On July 2, 2007 I started my Pediatrics residency. I left my new home in San Antonio and headed up to the lovely little town of Killeen, about 2 hours north. For the next month, I'll be working in the nursery at Ft. Hood, Texas. It's one of the largest Army bases in the country, and supposedly has so many deliveries it's known as a "baby factory". So it should be a good experience. This transition to residency is very strange. One day you're a medical student, the next day you're a doctor. You feel like you're somebody important, walking around in your long white coat and stamping orders... but then you realize you know NOTHING. It's very humbling.

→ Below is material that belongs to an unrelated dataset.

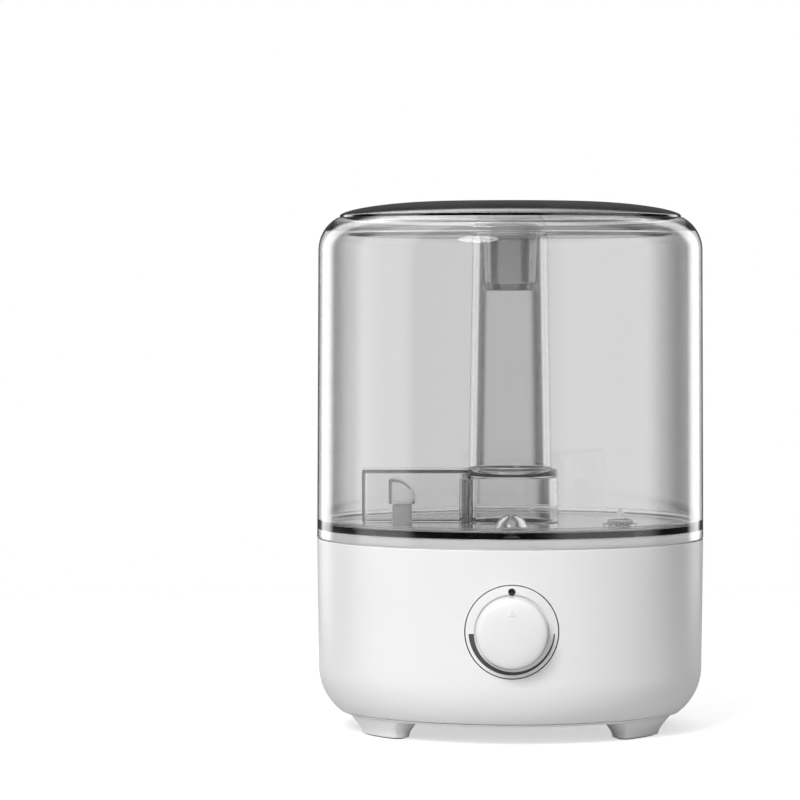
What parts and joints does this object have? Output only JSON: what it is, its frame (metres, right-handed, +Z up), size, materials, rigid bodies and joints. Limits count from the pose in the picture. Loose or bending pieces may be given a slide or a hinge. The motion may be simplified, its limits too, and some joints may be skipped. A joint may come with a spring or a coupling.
{
  "type": "cool mist humidifier",
  "caption": "Round tabletop ultrasonic cool mist humidifier: white base with a turning mist knob, clear lift-off tank with central mist tube, and smoked lift-off lid with a turning nozzle.",
  "frame": {"origin": "on the floor under the feet, at the middle of the overall box; the tank's axis stands 6.055 mm behind it, because only the knob stands proud of the round body", "axes": "+Z up along the tank's axis, +X to the object's right seen from the front, -Y towards the front with the knob"},
  "size_m": [0.198, 0.2102, 0.27],
  "materials": {
    "white_abs": "white ABS, satin moulded",
    "clear_plastic": "clear moulded styrene-acrylonitrile, polished",
    "smoked_plastic": "smoked moulded styrene-acrylonitrile, polished",
    "dark_print": "dark grey printed inlay",
    "foot_rubber": "grey silicone rubber pad",
    "silicone": "translucent silicone",
    "steel": "zinc-plated steel",
    "nickel_plate": "nickel-plated metal",
    "aluminium": "extruded aluminium",
    "circuit_board": "glass-epoxy board, green solder mask",
    "black_plastic": "black PBT, moulded",
    "red_lead": "red PVC wire",
    "ferrite": "sintered ferrite",
    "filter_foam": "open-cell filter foam",
    "float_foam": "white foamed polypropylene",
    "ceramic": "reed switch envelope"
  },
  "bodies": {
    "base": {"base_shell": "white_abs", "bottom_cover": "white_abs", "cover_screw_1": "steel", "cover_screw_2": "steel", "cover_screw_3": "steel", "cover_screw_4": "steel", "foot_front_right": "white_abs", "foot_pad_front_right": "foot_rubber", "foot_front_left": "white_abs", "foot_pad_front_left": "foot_rubber", "foot_rear_right": "white_abs", "foot_pad_rear_right": "foot_rubber", "foot_rear_left": "white_abs", "foot_pad_rear_left": "foot_rubber", "base_deck": "white_abs", "transducer_disc": "nickel_plate", "transducer_seal": "silicone", "transducer_clamp": "steel", "clamp_screw_1": "steel", "clamp_screw_2": "steel", "clamp_screw_3": "steel", "filter_cover": "white_abs", "filter_foam": "filter_foam", "fan_frame": "black_plastic", "air_duct": "white_abs", "outlet_hood": "clear_plastic", "driver_board": "circuit_board", "heat_sink": "aluminium", "driver_coil": "ferrite", "driver_capacitor": "black_plastic", "dial_panel": "white_abs", "mist_scale": "dark_print", "indicator_window": "black_plastic", "indicator_board": "circuit_board", "potentiometer": "nickel_plate", "potentiometer_nut": "steel", "power_inlet": "black_plastic", "inlet_pin": "nickel_plate", "inlet_lead": "black_plastic", "transducer_lead": "red_lead", "float_retainer": "white_abs", "reed_switch": "ceramic"},
    "knob": {"knob": "white_abs", "knob_shaft": "nickel_plate"},
    "impeller": {"fan_impeller": "black_plastic", "fan_shaft": "steel"},
    "float": {"float_ring": "float_foam", "float_magnet": "ferrite"},
    "tank": {"tank_wall": "clear_plastic", "tank_floor": "clear_plastic", "mist_chamber": "clear_plastic", "mist_tube": "clear_plastic", "chamber_seal": "silicone", "valve_guide": "white_abs", "valve_spring": "steel"},
    "valve": {"valve_plunger": "white_abs", "valve_seal": "silicone"},
    "lid": {"lid": "smoked_plastic"},
    "nozzle": {"nozzle_cap": "smoked_plastic", "nozzle_sleeve": "smoked_plastic"}
  },
  "joints": [
    {"name": "knob_turn", "type": "hinge", "parent": "base", "child": "knob", "pos_m": [0, -0.09395, 0.0575], "axis": [0, 1, 0], "range_deg": [0, 270]},
    {"name": "fan_spin", "type": "hinge", "parent": "base", "child": "impeller", "pos_m": [-0.03435, 0.00605, 0.025], "axis": [0, 0, 1], "continuous": true},
    {"name": "float_rise", "type": "slide", "parent": "base", "child": "float", "axis": [0, 0, 1], "range_m": [0, 0.004]},
    {"name": "tank_lift", "type": "slide", "parent": "base", "child": "tank", "axis": [0, 0, 1], "range_m": [0, 0.12]},
    {"name": "valve_travel", "type": "slide", "parent": "tank", "child": "valve", "axis": [0, 0, 1], "range_m": [-0.002, 0], "deforming": ["valve_spring"]},
    {"name": "lid_lift", "type": "slide", "parent": "tank", "child": "lid", "axis": [0, 0, 1], "range_m": [0, 0.08]},
    {"name": "nozzle_turn", "type": "hinge", "parent": "lid", "child": "nozzle", "pos_m": [0, 0.00605, 0.265], "axis": [0, 0, 1], "continuous": true}
  ],
  "couplings": [
    {"joint": "valve_travel", "follows": "tank_lift", "ratio": -0.0166}
  ]
}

Thursday night was my first 24-hour shift. This is what doctors refer to as being "on call". When you're in residency, this means you are physically at the hospital, and usually awake (you can sneek in cat naps if things are slow, but this is only if you're lucky). Staff physicians, who have completed their residencies, usually pull call from home. They have their pagers on and must be within a certain distance of the hospital... but until I finish residency, I will know nothing of "home call". Rather, I will always have "in-house call". Interns are on a regular call schedule, and this can be highly variable. At best, you may have a rotation that doesn't require call at all. At worst, you may end up being on call every three nights (we call this "Q3" in the medical world). Right now I'm on an average of Q5 calls (every five nights).
My first call was quite eventful. In fact, I will probably never forget it. It started off pretty laid-back. There was one new delivery, but it was a healthy term baby so we weren't even called to the delivery. My attending (the staff physician) and I decided to eat dinner and then go do this baby's physical. After seeing the baby, writing notes, and ordering some labs and meds, we decided to try and get some sleep. Then things got crazy. The nursery pager kept going off - one delivery after another. The ICU called me a number of times about our diabetic patient. Our little jaundiced baby had a ridiculously high potassium level - which I assumed was a lab error since she looked great. And then at 3:30 in the morning we got a page for another delivery. "We need Peds in Delivery Room 2 for a 22-weeker." I was blurry-eyed and sleepy, so I said "Okay, we'll be right down." After hanging up the phone, I realized what I had just heard. I immediately called back. "Did you say 22 weeks??" "Yes, 22." WOW. (For non-medical people, 22 weeks gestational age is not considered viable.) Shocked, I hung up the phone, grabbed my attending, and we ran down to the delivery room. There must have been about 20 people in there. I saw this young mother lying there about to have her baby, with a very concerned-looking husband nearby. The nurses were standing by the warmer, ready to receive the baby. She came out quickly, and was immediately placed on the warmer. Her body was lifeless, she didn't utter a single cry. I listened for a heartbeat - my stethescope covered her entire chest - and I heard one, faint and slow. The next 10 minutes were horribly surreal. My attending walked over to the parents and explained the situation to them - the baby was just too young, the outcome would be poor even with the best efforts, and any attempt at a full resuscitation would basically be futile. She told them what the medical opinion was, but reassured them that the ultimate decision was theirs. I can't imagine what that moment must have been like for them. It was agonizing for me just to watch - how much more painful was it for them to go through it?? They ended up deciding to let the baby go. And after some coaxing, they agreed to hold her. The nurses wrapped her up in blankets and placed an oversized knit cap on her head, her tiny face peeking out. Four hours later, her heart finally stopped beating.
My first night on call I saw a baby girl die. Welcome to internship.